El lunes, comenté en este espacio el asesinato de Abel Murrieta, candidato de Movimiento Ciudadano a la presidencia municipal de Cajeme, Sonora.

Ese caso fue particularmente visible, tanto por la trayectoria de la víctima como por las circunstancias del atentado. No se trata, sin embargo, de un hecho aislado o poco frecuente. 

De acuerdo a un reporte reciente publicado por la consultora Etellekt, 79 políticos locales han sido asesinados durante el actual proceso electoral. A esto, hay que sumarle el homicidio de 28 familiares de políticos y 91 funcionarios públicos locales. Entre los políticos ejecutados, se cuentan 31 aspirantes o candidatos a puestos de elección popular.

Hasta la fecha, el estado más mortífero para políticos y funcionarios locales ha sido Veracruz (22 víctimas, entre políticos y funcionarios), seguido de Guerrero (16), Oaxaca (14) y Guanajuato (12). El fenómeno, sin embargo, tiene alcance nacional: desde septiembre del año pasado, 25 de las 32 entidades federativas han registrado asesinatos de políticos y funcionarios locales.

Esas muertes no sino la manifestación más visible de la violencia asociada al proceso electoral. Etellekt tiene registrada en su base de datos 476 agresiones en contra de políticos locales. En ese total, se cuentan 174 casos de amenazas, la mayoría vía mensajes o llamadas anónimas, pero recibidas presencialmente en algunos casos. Hay también 25 secuestros reportados (uno de los cuales terminó con el asesinato de la víctima) y 30 robos (con y sin violencia).

Es interesante notar que la amplia mayoría (69%) de los candidatos y aspirantes que han sido víctimas de alguna agresión buscaban un cargo municipal. Solo el 17% estaban en una contienda federal.

Esa distribución no es nueva: la violencia sociopolítica siempre se ha manifestado sobre todo en el espacio local. Es posible, sin embargo, que el riesgo para los políticos locales haya crecido en la última década como resultado de la fragmentación y dispersión de los grupos armados.

En un mundo de narcos, los gobiernos municipales no eran particularmente relevantes. Mientras un presidente municipal no colaborara de más con las autoridades federales, no tenía mucho que temer de los narcotraficantes.

Pero eso ha cambiado. Hay más mafiosos que narcos. O narcos que también son mafiosos. Por diversas razones, empezando por la política de descabezamiento puesta en marcha hace una década, los grupos criminales se han partido mil pedazos. 

Esas bandas emergentes no tienen mucha sofisticación, pero cuentan con armas, hombres y mucha disposición para la violencia.
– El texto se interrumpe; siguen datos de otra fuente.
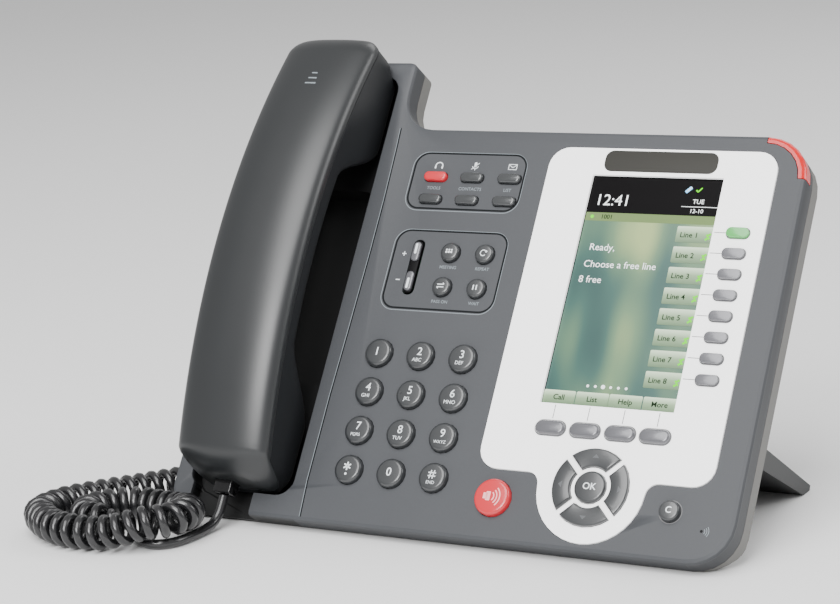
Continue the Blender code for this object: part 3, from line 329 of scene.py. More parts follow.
standLook = {"cheeks": (0.016, 0.0175, 0.018), "leaf": (0.012, 0.012, 0.013, 1), "leafHalf": 0.1039}


def standMaterial():
    # grey cheeks at both ends, a black leaf between them
    material = grainMaterial("standGrey", standLook["cheeks"], 0.5, scale=1100.0, depth=0.3)
    tree, shader, varied = grainParts(material)
    along = objectPlace(tree)[1]
    inside = mathNode(tree, "LESS_THAN", mathNode(tree, "ABSOLUTE", along["X"]), standLook["leafHalf"])
    setSockets(tree, shader, {"Base Color": mixColours(tree, inside, varied, standLook["leaf"])})
    return material


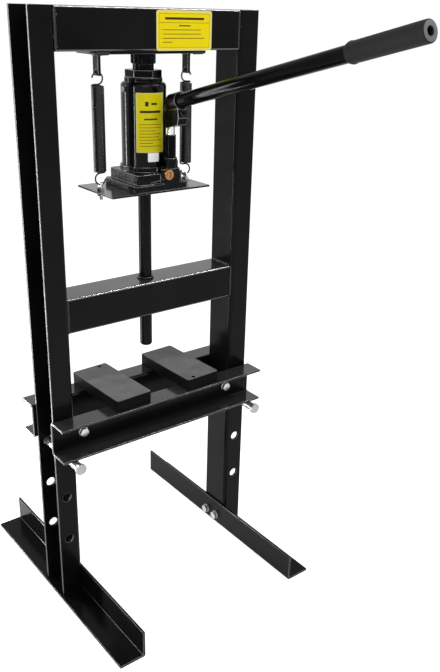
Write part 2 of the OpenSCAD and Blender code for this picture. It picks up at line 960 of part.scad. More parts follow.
module left_press_plate() {
  color("#3c3c3f")
    translate([left_plate_x, plate_y, bed_top_z]) rotate([0, 0, plate_turn]) press_plate();
}

module right_press_plate() {
  color("#3c3c3f")
    translate([right_plate_x, plate_y, bed_top_z])
      rotate([0, 0, 180 + plate_turn]) press_plate();
}

module support_pin() {
  translate([hole_x, -pin_end_y, pin_z]) y_rod(pin_d, 2 * pin_end_y);
  translate([hole_x, -pin_end_y - pin_head_t, pin_z]) y_rod(pin_head_d, pin_head_t);
}

module left_support_pin() {
  color("#b9bcc0") mirror([1, 0, 0]) support_pin();
}

module right_support_pin() {
  color("#b9bcc0") support_pin();
}

left_post();
right_post();
left_foot();
right_foot();
foot_bolts();
foot_washers();
foot_nuts();
top_beam();
guide_beam();
guide_bush();
hanger_bar();
hanger_tabs();
frame_welds();
beam_label();
extension_screw();
jack_ram();
ram_seal();
jack_plate();
press_ram();
hook_bolts();
hook_bolt_nuts();
jack_base();
jack_cylinder();
oil_tank();
cap_nut();
gland_seal();
tank_label();
tank_sticker();
oil_plug();
valve_balls();
pump_barrel();
link_strap();
link_pins();
left_spring();
right_spring();
handle_socket();
handle_tube();
handle_grip();
socket_screw();
pump_plunger();
plunger_pin();
plunger_seal();
release_valve();
front_bed_channel();
back_bed_channel();
bed_bolts();
bed_washers();
bed_nuts();
bed_spacers();
left_press_plate();
right_press_plate();
left_support_pin();
right_support_pin();
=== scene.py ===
"""Looks of the h-frame shop press: materials, threads, springs, welds and labels."""
import json
import math
import random

import bmesh
import bpy
import numpy as np
from mathutils import Matrix, Vector


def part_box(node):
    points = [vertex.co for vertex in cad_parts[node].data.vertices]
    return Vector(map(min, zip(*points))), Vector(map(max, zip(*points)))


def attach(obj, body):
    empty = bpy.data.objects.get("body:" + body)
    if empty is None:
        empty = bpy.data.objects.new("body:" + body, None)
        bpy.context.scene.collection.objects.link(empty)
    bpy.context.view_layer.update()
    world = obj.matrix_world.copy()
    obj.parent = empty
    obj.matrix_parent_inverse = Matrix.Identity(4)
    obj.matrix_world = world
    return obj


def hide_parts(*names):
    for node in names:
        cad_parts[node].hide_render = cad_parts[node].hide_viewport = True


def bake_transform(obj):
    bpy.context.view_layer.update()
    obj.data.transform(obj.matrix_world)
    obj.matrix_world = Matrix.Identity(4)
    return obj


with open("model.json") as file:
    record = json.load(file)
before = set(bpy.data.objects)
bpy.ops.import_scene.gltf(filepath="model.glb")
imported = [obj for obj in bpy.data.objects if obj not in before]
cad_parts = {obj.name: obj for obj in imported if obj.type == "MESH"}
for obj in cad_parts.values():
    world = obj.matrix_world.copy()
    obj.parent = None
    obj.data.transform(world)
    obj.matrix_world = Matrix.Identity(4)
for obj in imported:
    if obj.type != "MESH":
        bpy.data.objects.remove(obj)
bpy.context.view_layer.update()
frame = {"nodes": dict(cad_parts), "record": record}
MM = 0.001
UP = Vector((0, 0, 1))

# ---- Shader helpers ----

# A colour mix's sockets: its inputs A and B, and its result.
MIX_A, MIX_B, MIX_RESULT = 6, 7, 2


def new_material(name, color, rough, metal=0.0, specular=0.5):
    """A Principled material with its plain values set on the shader's own sockets."""
    mat = bpy.data.materials.new(name)
    mat.use_nodes = True
    shader = mat.node_tree.nodes["Principled BSDF"]
    shader.inputs["Base Color"].default_value = (*color, 1)
    shader.inputs["Roughness"].default_value = rough
    shader.inputs["Metallic"].default_value = metal
    shader.inputs["Specular IOR Level"].default_value = specular
    return mat


def node(mat, kind, **settings):
    """A node of one kind; settings that name an input set its value, the others set a property."""
    made = mat.node_tree.nodes.new(kind)
    for key, value in settings.items():
        if key in made.inputs:
            made.inputs[key].default_value = value
        else:
            setattr(made, key, value)
    return made


def link(mat, source, target):
    mat.node_tree.links.new(source, target)


def noise(mat, scale, detail):
    """Noise over the object's own coordinates, as a factor socket."""
    coords = node(mat, "ShaderNodeTexCoord")
    made = node(mat, "ShaderNodeTexNoise", Scale=scale, Detail=detail)
    link(mat, coords.outputs["Object"], made.inputs["Vector"])
    return made.outputs["Fac"]


def ramp(mat, factor, stops):
    """A colour ramp; each stop is a place and a grey value or a colour."""
    made = node(mat, "ShaderNodeValToRGB")
    link(mat, factor, made.inputs["Fac"])
    elements = made.color_ramp.elements
    while len(elements) < len(stops):
        elements.new(0.5)
    for element, (place, value) in zip(elements, stops):
        element.position = place
        element.color = (*value, 1) if isinstance(value, tuple) else (value, value, value, 1)
    return made.outputs["Color"]


def mix(mat, factor, low, high):
    """A colour mix; low and high are sockets or colours."""
    made = node(mat, "ShaderNodeMix", data_type="RGBA")
    link(mat, factor, made.inputs["Factor"])
    for value, key in ((low, MIX_A), (high, MIX_B)):
        if isinstance(value, tuple):
            made.inputs[key].default_value = (*value, 1)
        else:
            link(mat, value, made.inputs[key])
    return made.outputs[MIX_RESULT]


def plus(color, more):
    return tuple(c + more for c in color)


def times(color, factor):
    return tuple(c * factor for c in color)


def shader_of(mat):
    return mat.node_tree.nodes["Principled BSDF"]


def set_color(mat, socket):
    link(mat, socket, shader_of(mat).inputs["Base Color"])


def set_rough(mat, socket):
    link(mat, socket, shader_of(mat).inputs["Roughness"])


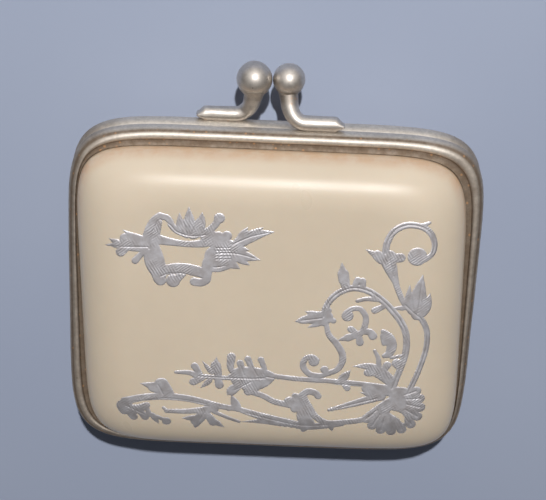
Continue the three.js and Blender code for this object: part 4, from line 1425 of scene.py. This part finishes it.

En consecuencia, se han dedicado en buena medida a extorsionar, secuestrar y robar. Para esas bandas, los gobiernos locales son indispensables.

En primer lugar, son fuente insustituible de información: ¿quién es dueño de qué cosa? ¿quién quiere poner un nuevo negocio? ¿quién pidió una licencia de construcción? Es decir, ¿quién es blanco de extorsión, secuestro o robo?

Además, son proveedores de músculo: ¿para qué contratar sicarios si se puede controlar a la policía municipal? 

Por último, son fuente de ingreso. Hay muchos casos donde los gobiernos municipales han sido extorsionados directamente o han dado contratos de obra pública o servicios a empresas vinculadas a criminales.

En ese contexto, no es de extrañarse que los gobiernos municipales sean objetivo de los grupos armados. Y si para hacerlo, hay que sobornar o cooptar al alcalde o a otros funcionarios municipales, pues venga. Y cuando la plata no funciona o no es suficientemente convincente, viene el plomo. Mucho plomo.

Y esto no va a cambiar mientras persista la impunidad, mientras no tenga consecuencias matar. Así de fácil.